Как и подсказывала логика, все закончилось Парижем, в котором широкие русские желудки были плотно затянуты голодными поясами, зато сердца бились в унисон кипящей творческой французской энергии. Пошли выставки — и персональные тоже.
Здесь его способности декоратора нашли применение в театре «Летучая мышь» Никиты Балиева. Изредка отправлялся в другие страны Западной Европы, где оформлял спектакли русских, даже советских драматургов.
Уже довольно известным театральным художником он в 1931-м попытался снова попробовать себя в кино, куда его в качестве художника пригласил знаменитый режиссер и актер Абель Ганс. Французская картина «Конец мира» вошла в учебники, но Пожедаев понял: нет, кинематограф — это не для него. Разве что еще одна зарубка: испытание прошел.

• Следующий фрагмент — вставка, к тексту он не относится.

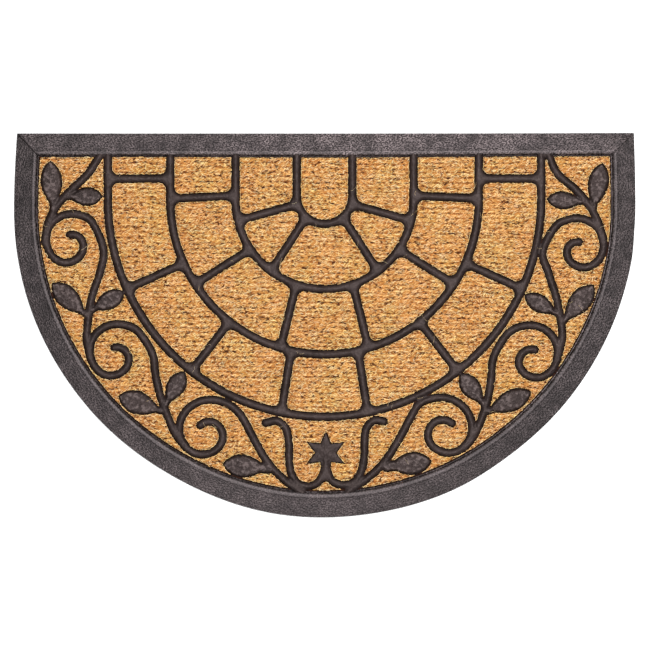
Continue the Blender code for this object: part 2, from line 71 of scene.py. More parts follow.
# Border
BORDER_SECTION = (
    # inset from the outer edge, height
    (0.0000, 0.0000), (0.0000, 0.0018), (0.0003, 0.0024), (0.0010, 0.0030),
    (0.0022, 0.0034), (0.0060, 0.0043), (0.0100, 0.0052), (0.0140, 0.0061),
    (0.0180, 0.0070), (0.0206, 0.0076), (0.0212, 0.0079), (0.0218, 0.0087),
    (0.0225, 0.0093), (0.0233, 0.0095), (0.0242, 0.0094), (0.0256, 0.0091),
    (0.0266, 0.0087), (0.0272, 0.0079), (0.0276, 0.0065), (0.0279, 0.0044),
    (0.0280, 0.0022),
)
LIP_START = 0.0208
LIP_BLEND = 0.0010
SHARP_ANGLE = 50
MITRE_HALF = 0.0009
MITRE_DEPTH = 0.0005
# Paleness of the faces beside each mitre, left and right: painted shade in the mitre creases
MITRE_PAINTED_SHADE = (0.16, 0.34)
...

Я бы отметил важнейшее в творчестве живописца: его абсолютную всеядность. Он писал в самых разных манерах. Пейзажи, натюрморты сменялись портретами. Прекрасный декоратор и театральный художник, он создавал эскизы костюмов — всегда оригинальные. Творил даже в так и не слишком принятом русскими художниками направлении ар-деко. И его эскиз в этом стиле мне больше всего по вкусу.

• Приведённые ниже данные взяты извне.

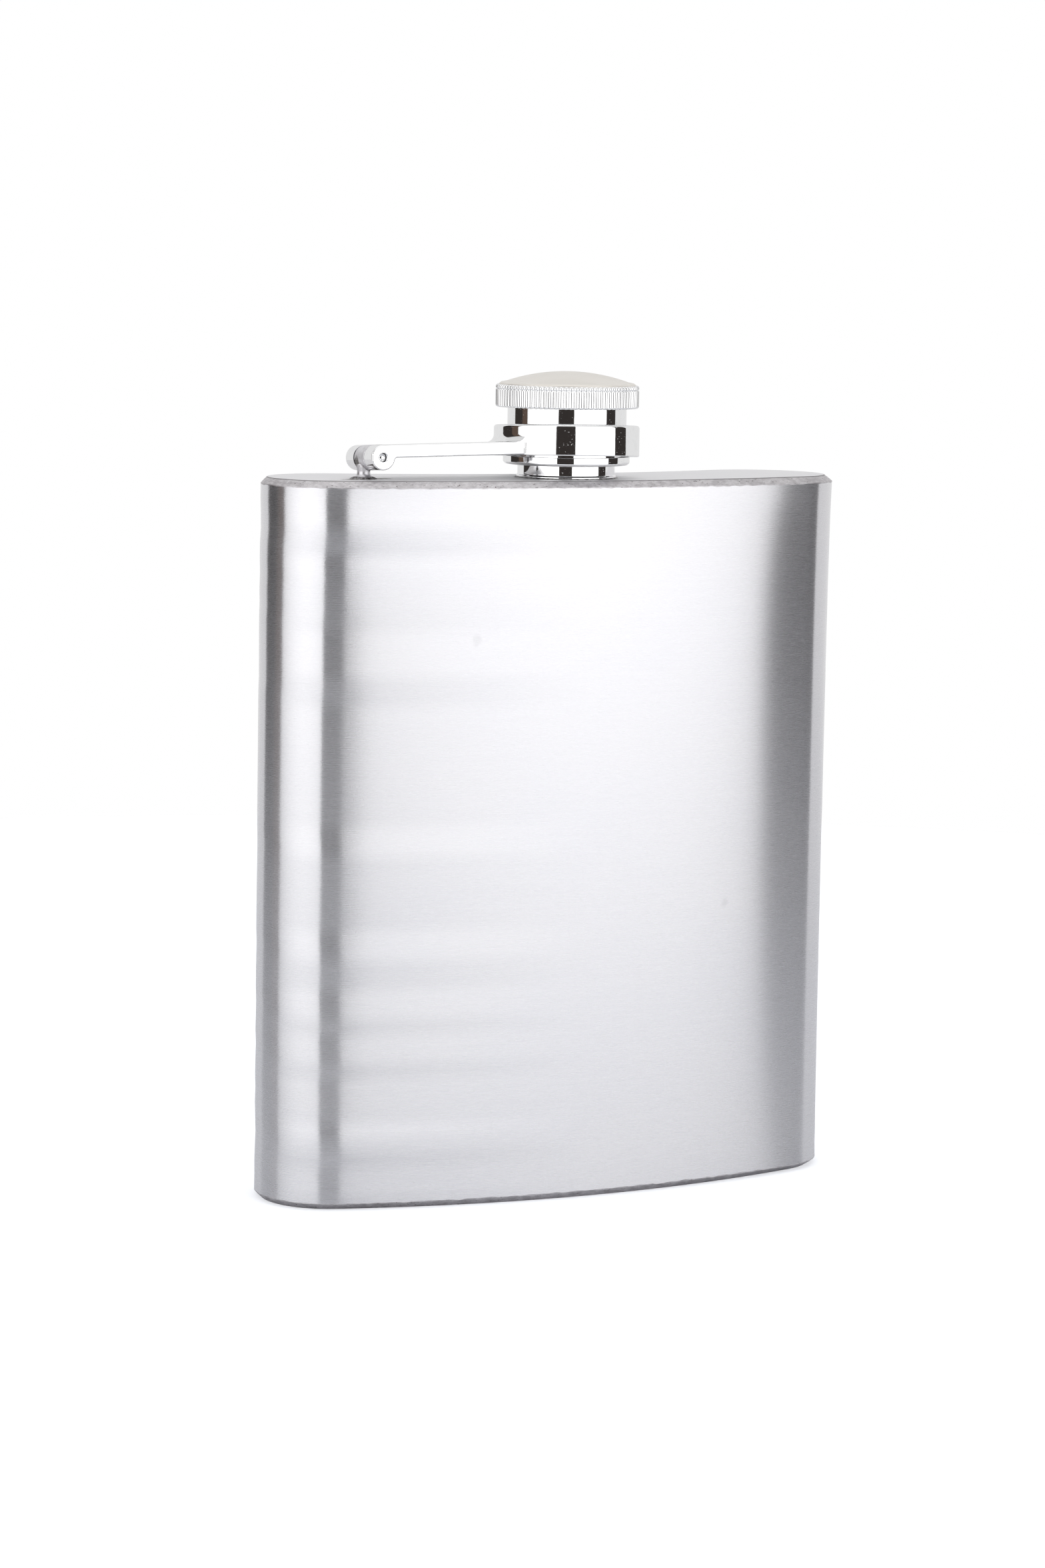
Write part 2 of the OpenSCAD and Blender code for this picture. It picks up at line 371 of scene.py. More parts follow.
# Faint smudges on the front: place and reach in millimetres, and depth of tone.
SMUDGES = (((-19.0, FRONT_Y + 1.4, 84.5), 0.9, 0.3), ((23.5, FRONT_Y + 2.1, 43.5), 0.8, 0.35))
# Distances from the hinge end between which the sheet's pebbling fades, and what is left of it.
PEBBLED = (10, 16)
PEBBLES_LEFT = 0.3
# Heat marks round the post: how far they lie from it along x and y, and their reach.
HEAT_MARKS = ((0.0, 0.0, 2.6), (-2.4, -1.0, 1.8), (2.9, 0.1, 2.2))
BEYOND_MARKS = 9.0
# Depths under the top face between which the seam weld's colour darkens towards the plate: painted shade in
# a thin band along its border with the plate.
GROOVE_SHADE = (0.16, 0.06)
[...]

Был довольно далек от эмигрантских дрязг. Не слишком дружил с соотечественниками. Ни в какие ни анти-, ни просоветские организации не вступал. Дорожил полной аполитичностью.
Во французскую жизнь вписался. Домой возвращаться никогда не собирался, даже когда после войны многие знакомые решили попробовать, как там, в России. И попробовали.

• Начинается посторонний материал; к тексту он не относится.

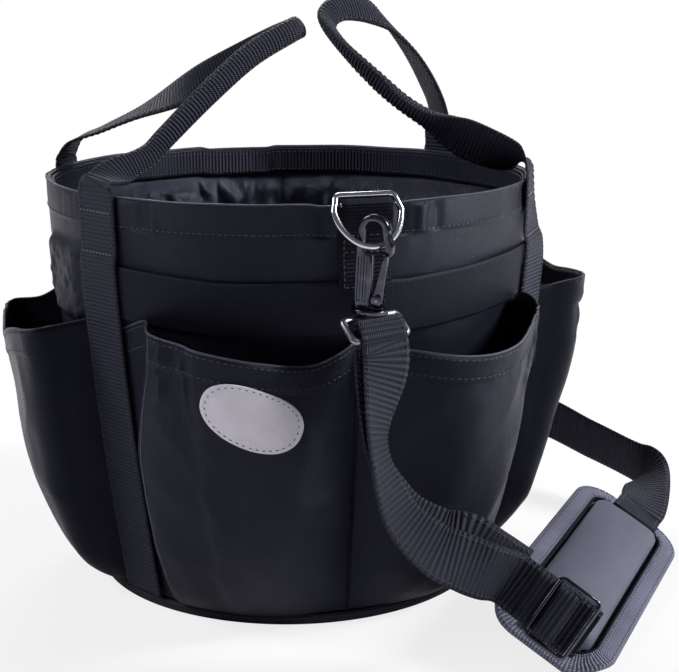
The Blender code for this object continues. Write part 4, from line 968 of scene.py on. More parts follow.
def makePatch(paints):
    turns = [turnCircle * k / 72 for k in range(72)]
    thick = patchLook["thick"]
    rings = [(1.0, 0.0001), (1.0, thick * 0.6), (0.985, thick), (0.96, thick * 1.05), (0.90, thick * 0.9),
             (0.84, thick), (0.7, thick * 1.05), (0.5, thick * 1.05), (0.3, thick), (0.1, thick),
             (0.001, thick)]
    rows = [[patchPoint(t, size, lift + gap) for t in turns] for size, lift in rings]
    patch = sheetPiece("bareOvalPatch", rows, paints["patch"])
    uv = patch.data.uv_layers[0].data
    co = [v.co for v in patch.data.vertices]
    for loop in patch.data.loops:
        p = co[loop.vertex_index]
        uv[loop.index].uv = (math.atan2(p.y, p.x) * patchLook["radius"], p.z)
    settle(patch, "bag", "oval_patch", slot="patch_cloth")
    border = Stitches()
    line = [turnCircle * k / 160 for k in range(161)]
    points = [patchPoint(t, patchLook["border"], thick + gap) for t in line]
    normals = [Vector((p.x, p.y, 0.1 * p.length)).normalized() for p in points]
    border.line(points, normals, *stitchSizes["patch"])
    settle(border.piece("patchStitches", paints["borderThread"]), "bag", slot="patch_cloth")


# handles: one webbing each, from the base up the wall, over the loop and down again

handleLook = {"axisX": 0.1325, "rootY": 0.0765, "rootZ": 0.2607, "rootHalf": 0.0148, "halfwayHalf": 0.0156,
              "ribPitch": 0.0024, "ribDepth": 0.14, "leanAt": -30.0, "lean": 15.0,
              "strapHeights": (0.2135, 0.2165, 0.2195, 0.2225, 0.2260, 0.2330, 0.2420, 0.2550),
              "bendLow": 0.2545, "bendHigh": 0.268, "edgeStitch": 0.86, "gripStitch": 0.80,
              "gripFrom": 0.285, "tackHeights": (0.2220, 0.2460)}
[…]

Был ли счастлив? А кто знает. И кто скажет, что было бы лучше — рискнуть и остаться дома в СССР? Или рискнуть и начать все сначала во Франции?
Заповедь
Дома меня учили и научили вот чему: только дом, Родина, Москва, пусть и с короткими отъездами ради твоей же Родины. Остальное — не наше. У нас не будет ни орденов, ни почетных званий — так уж всё устроено, но пользу Отечеству в меру своих сил принесем, постараемся принести. У других — как угодно, осуждать никого нельзя, а у нас — только так. Этим и будем горды.
Кавалер ордена Почетного легиона
Военные годы — для меня ранее малоизвестная пора в жизни Георгия Анатольевича. Он не последовал примеру многих деятелей культуры и не покинул Париж в годы оккупации.
Не знаю почему, но не искал прибежища и в формально свободном от фашистов Виши. Оставался человеком с нансеновским паспортом, то есть был русским без французского паспорта — при немцах. Рискованно. Разбирались ли фашисты в истоках происхождения населявших Париж русских? Мог угодить за решетку, в лагерь, как другие соотечественники. Но пронесло. По туманным рассказам, рисовал за несколько франков или за тарелку супа крестьян, приезжавших торговать на базары.
Может, не уехал в Швейцарию вместе с женой потому, что не было паспорта кроме нансеновского? Так думает Авеличев. А жена с трудом добралась туда, ибо людей с ее родословной расстреливали по всей Франции. Выдавали их фашистам и в Париже, и в Виши сами французы.
А на мой полуупрек «не боролся с нацизмом» профессор Авеличев возразил. Как раз в период немецкой оккупации, когда Францию взяли за 40 дней, а через год принялись подбираться к Москве, он, словно подбадривая себя, работал исключительно над иллюстрациями к произведениям великих русских писателей: Пушкин, Лермонтов, Гоголь, Чехов, Достоевский… Как выживал, ибо кто бы издал этих русских — не знаю. Тоже своеобразный протест художника.
И вдруг устроил благотворительную выставку в пользу русских военнопленных. Как? Почему? Ведь Советы оставались для него чем-то не принятым. В Сопротивлении никогда не участвовал, а тут такой благородный и небезопасный для человека без паспорта жест.
Стало жалко своих? Взыграла совесть? Ведь после 1945-го он был еще и среди дарителей, переводивших скромные франки на содержание хорошо известного мне храма Александра Невского на улице Дарю. Тоже судьба — храм постоянно нуждается в реставрации, в деньгах, словом, в помощи. Кажется, еще немного, и каюк, но чудом откуда-то появляются евро, меценаты или теперь вот спонсоры. Наверное, сильна русская двужильность.
Она была и в Георгии Пожедаеве. Незадолго до войны он оставил театр. Занялся чистой живописью. Не знал Пожедаев отдыха. Я не представляю, как мог немолодой уже человек с пулей в области сердца, постоянно курящий, быть столь плодотворным, оставаться творцом.